======== GIVEN RECORDS

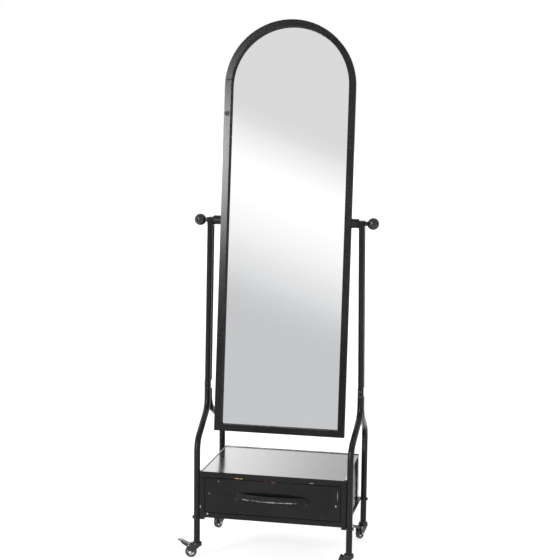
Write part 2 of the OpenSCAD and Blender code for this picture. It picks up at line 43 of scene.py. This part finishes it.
class Tree:
    """Short names for making and linking shader nodes."""

    def __init__(self, owner):
        owner.use_nodes = True
        self.nodes = owner.node_tree.nodes
        self.links = owner.node_tree.links
        self.nodes.clear()

    def put(self, socket, value):
        if value is None:
            return
        if isinstance(value, bpy.types.NodeSocket):
            self.links.new(value, socket)
        elif isinstance(value, (tuple, list, Vector)) and len(value) == 3 and socket.type == "RGBA":
            socket.default_value = (*value, 1.0)
        else:
            socket.default_value = value

    def new(self, kind, *inputs, **settings):
        n = self.nodes.new(kind)
        for k, v in settings.items():
            setattr(n, k, v)
        for i, v in enumerate(inputs):
            self.put(n.inputs[i], v)
        return n

    def math(self, op, a, b=None):
        return self.new("ShaderNodeMath", a, b, operation=op).outputs[0]

    def add(self, a, b):
        return self.math("ADD", a, b)

    def less(self, a, b):
        return self.math("SUBTRACT", a, b)

    def product(self, first, *rest):
        for factor in rest:
            first = self.math("MULTIPLY", first, factor)
        return first

    def vector(self, op, a, b=None):
        n = self.new("ShaderNodeVectorMath", a, b, operation=op)
        return n.outputs["Value" if op in ("DOT_PRODUCT", "LENGTH") else "Vector"]

    def remap(self, v, low, high, to_low=0.0, to_high=1.0, smooth=False):
        n = self.new("ShaderNodeMapRange", v, low, high, to_low, to_high)
        n.interpolation_type = "SMOOTHSTEP" if smooth else "LINEAR"
        return n.outputs[0]

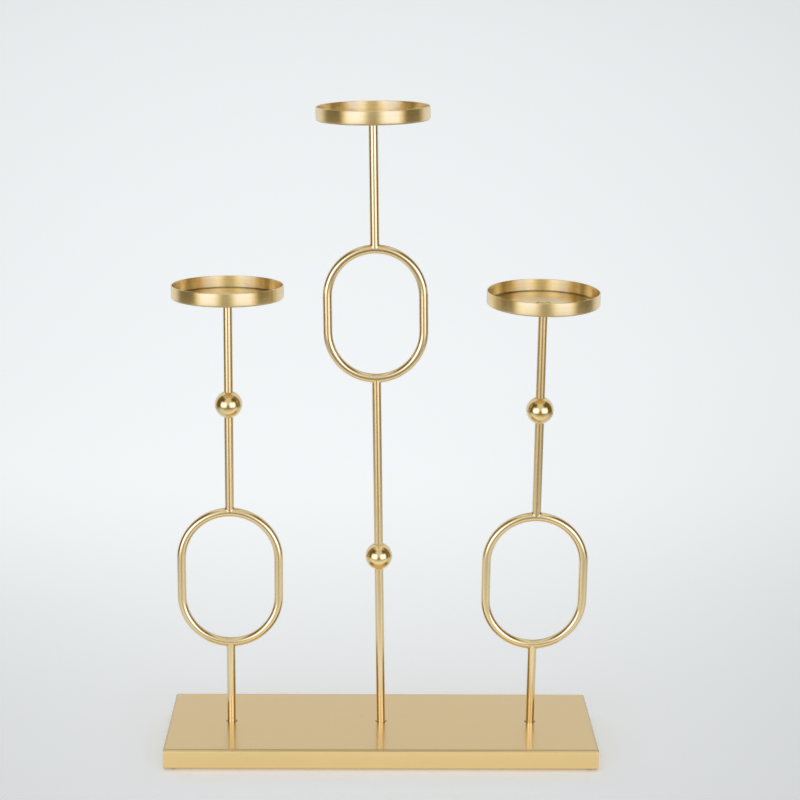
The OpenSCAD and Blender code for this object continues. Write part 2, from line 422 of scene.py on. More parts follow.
def satin_spray(nodes, place):
    """Sprayed satin: a fine grain of flakes, faint clouds, a slight orange peel, painted shade on
    the folded edges, and painted shadow on the top at the sides of the foot of each rod."""
    grain = nodes.noise(place, 0.45 * MM, rough=0.7)
    clouds = nodes.noise(place, 32 * MM, detail=3.0, rough=0.55)
    peel = nodes.noise(place, 2.6 * MM)
    x, y, z = nodes.parts(place)
    scene = bpy.context.scene

    # The painted shade on an edge begins a little further in than its rounding, and is full on the
    # rounding
    begins = 1.3 * scene.holder_base.edge_round
    full = 0.8 * scene.holder_base.edge_round
    side_fold = abs(x).rise(CASE_HIGH.x - begins, CASE_HIGH.x - full)
    front_fold = abs(y).rise(CASE_HIGH.y - begins, CASE_HIGH.y - full)
    near_top = z.rise(PLATE_TOP - begins, PLATE_TOP - full)
    top_edge_shade = nodes.math("MAXIMUM", side_fold, front_fold) * near_top
    low_edge_shade = z.fall(CASE_LOW.z + 0.5 * scene.holder_base.edge_round, CASE_LOW.z + begins)
    # Painted shade: the rounded top edges darkened as if mirroring the dim ceiling, and the bottom
    # edge darkened as if mirroring the shadow under the base
    painted_edge_shade = (1.0 - 0.4 * top_edge_shade) * (1.0 - 0.35 * low_edge_shade)

    # Painted shadow: the top is darkened in a narrow ring round each rod's foot, most at the rod's
    # left and right sides
    foot_shade_reach = scene.holder_arm.rod / 2 + scene.holder_base.seam
    soft = 0.4 * MM
    unshaded_top = 1.0
    for arm in ARMS:
        aside = x - arm.foot.x
        behind = y - arm.foot.y
        away = nodes.math("SQRT", aside * aside + behind * behind)
        beside_rod = aside * aside / (aside * aside + behind * behind)
        unshaded_top = unshaded_top * (1.0 - beside_rod * away.fall(foot_shade_reach - soft, foot_shade_reach + soft))
    brightness = (0.94 + 0.07 * grain + 0.05 * clouds) * painted_edge_shade * (0.1 + 0.9 * unshaded_top)
    rough_change = 0.06 * (clouds - 0.5) + 0.05 * (grain - 0.5)
    return brightness, rough_change, nodes.bump(peel + 0.25 * grain, 0.006 * MM)


def plated(nodes, place):
    """Plated rod: smooth, with a slow waviness and faint marks drawn along it."""
    x, y, z = nodes.parts(place)
    drawn = nodes.noise(nodes.vector(x, y, z * 0.04), 0.6 * MM)
    waves = nodes.noise(place, 9 * MM)
    brightness = 0.955 + 0.06 * drawn + 0.03 * waves
    rough_change = 0.05 * (drawn - 0.5) + 0.05 * (waves - 0.5)
    return brightness, rough_change, nodes.bump(waves + 0.06 * drawn, 0.022 * MM)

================

** WHAT YOU SHOULD DO **
All entries must be repeated verbatim.

** THE SOLUTION **
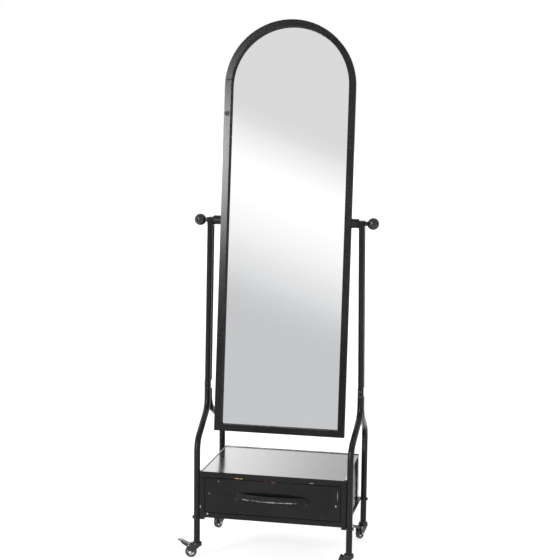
Write part 2 of the OpenSCAD and Blender code for this picture. It picks up at line 43 of scene.py. This part finishes it.
class Tree:
    """Short names for making and linking shader nodes."""

    def __init__(self, owner):
        owner.use_nodes = True
        self.nodes = owner.node_tree.nodes
        self.links = owner.node_tree.links
        self.nodes.clear()

    def put(self, socket, value):
        if value is None:
            return
        if isinstance(value, bpy.types.NodeSocket):
            self.links.new(value, socket)
        elif isinstance(value, (tuple, list, Vector)) and len(value) == 3 and socket.type == "RGBA":
            socket.default_value = (*value, 1.0)
        else:
            socket.default_value = value

    def new(self, kind, *inputs, **settings):
        n = self.nodes.new(kind)
        for k, v in settings.items():
            setattr(n, k, v)
        for i, v in enumerate(inputs):
            self.put(n.inputs[i], v)
        return n

    def math(self, op, a, b=None):
        return self.new("ShaderNodeMath", a, b, operation=op).outputs[0]

    def add(self, a, b):
        return self.math("ADD", a, b)

    def less(self, a, b):
        return self.math("SUBTRACT", a, b)

    def product(self, first, *rest):
        for factor in rest:
            first = self.math("MULTIPLY", first, factor)
        return first

    def vector(self, op, a, b=None):
        n = self.new("ShaderNodeVectorMath", a, b, operation=op)
        return n.outputs["Value" if op in ("DOT_PRODUCT", "LENGTH") else "Vector"]

    def remap(self, v, low, high, to_low=0.0, to_high=1.0, smooth=False):
        n = self.new("ShaderNodeMapRange", v, low, high, to_low, to_high)
        n.interpolation_type = "SMOOTHSTEP" if smooth else "LINEAR"
        return n.outputs[0]

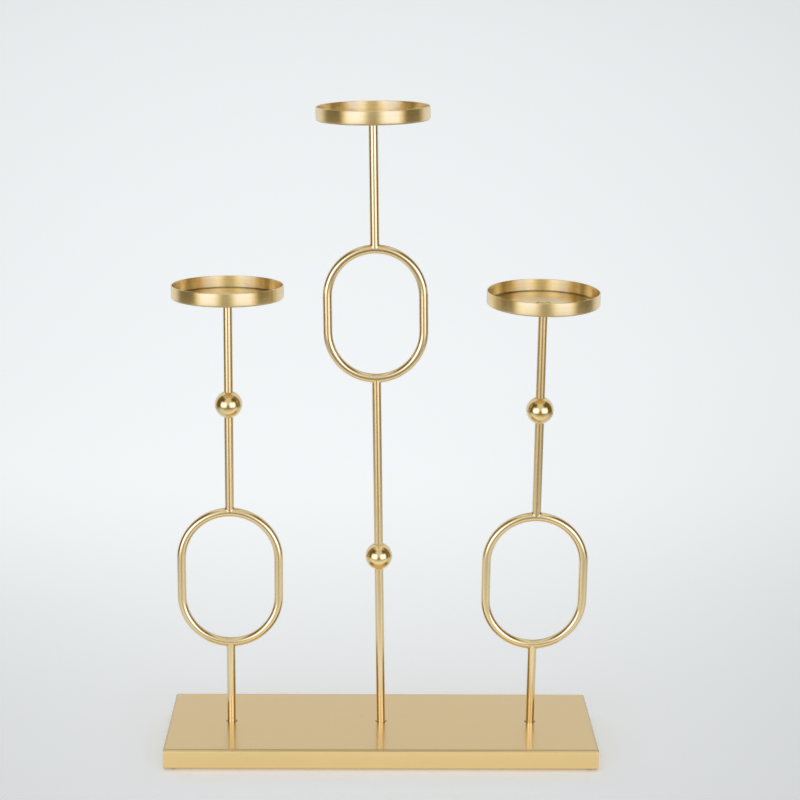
The OpenSCAD and Blender code for this object continues. Write part 2, from line 422 of scene.py on. More parts follow.
def satin_spray(nodes, place):
    """Sprayed satin: a fine grain of flakes, faint clouds, a slight orange peel, painted shade on
    the folded edges, and painted shadow on the top at the sides of the foot of each rod."""
    grain = nodes.noise(place, 0.45 * MM, rough=0.7)
    clouds = nodes.noise(place, 32 * MM, detail=3.0, rough=0.55)
    peel = nodes.noise(place, 2.6 * MM)
    x, y, z = nodes.parts(place)
    scene = bpy.context.scene

    # The painted shade on an edge begins a little further in than its rounding, and is full on the
    # rounding
    begins = 1.3 * scene.holder_base.edge_round
    full = 0.8 * scene.holder_base.edge_round
    side_fold = abs(x).rise(CASE_HIGH.x - begins, CASE_HIGH.x - full)
    front_fold = abs(y).rise(CASE_HIGH.y - begins, CASE_HIGH.y - full)
    near_top = z.rise(PLATE_TOP - begins, PLATE_TOP - full)
    top_edge_shade = nodes.math("MAXIMUM", side_fold, front_fold) * near_top
    low_edge_shade = z.fall(CASE_LOW.z + 0.5 * scene.holder_base.edge_round, CASE_LOW.z + begins)
    # Painted shade: the rounded top edges darkened as if mirroring the dim ceiling, and the bottom
    # edge darkened as if mirroring the shadow under the base
    painted_edge_shade = (1.0 - 0.4 * top_edge_shade) * (1.0 - 0.35 * low_edge_shade)

    # Painted shadow: the top is darkened in a narrow ring round each rod's foot, most at the rod's
    # left and right sides
    foot_shade_reach = scene.holder_arm.rod / 2 + scene.holder_base.seam
    soft = 0.4 * MM
    unshaded_top = 1.0
    for arm in ARMS:
        aside = x - arm.foot.x
        behind = y - arm.foot.y
        away = nodes.math("SQRT", aside * aside + behind * behind)
        beside_rod = aside * aside / (aside * aside + behind * behind)
        unshaded_top = unshaded_top * (1.0 - beside_rod * away.fall(foot_shade_reach - soft, foot_shade_reach + soft))
    brightness = (0.94 + 0.07 * grain + 0.05 * clouds) * painted_edge_shade * (0.1 + 0.9 * unshaded_top)
    rough_change = 0.06 * (clouds - 0.5) + 0.05 * (grain - 0.5)
    return brightness, rough_change, nodes.bump(peel + 0.25 * grain, 0.006 * MM)


def plated(nodes, place):
    """Plated rod: smooth, with a slow waviness and faint marks drawn along it."""
    x, y, z = nodes.parts(place)
    drawn = nodes.noise(nodes.vector(x, y, z * 0.04), 0.6 * MM)
    waves = nodes.noise(place, 9 * MM)
    brightness = 0.955 + 0.06 * drawn + 0.03 * waves
    rough_change = 0.05 * (drawn - 0.5) + 0.05 * (waves - 0.5)
    return brightness, rough_change, nodes.bump(waves + 0.06 * drawn, 0.022 * MM)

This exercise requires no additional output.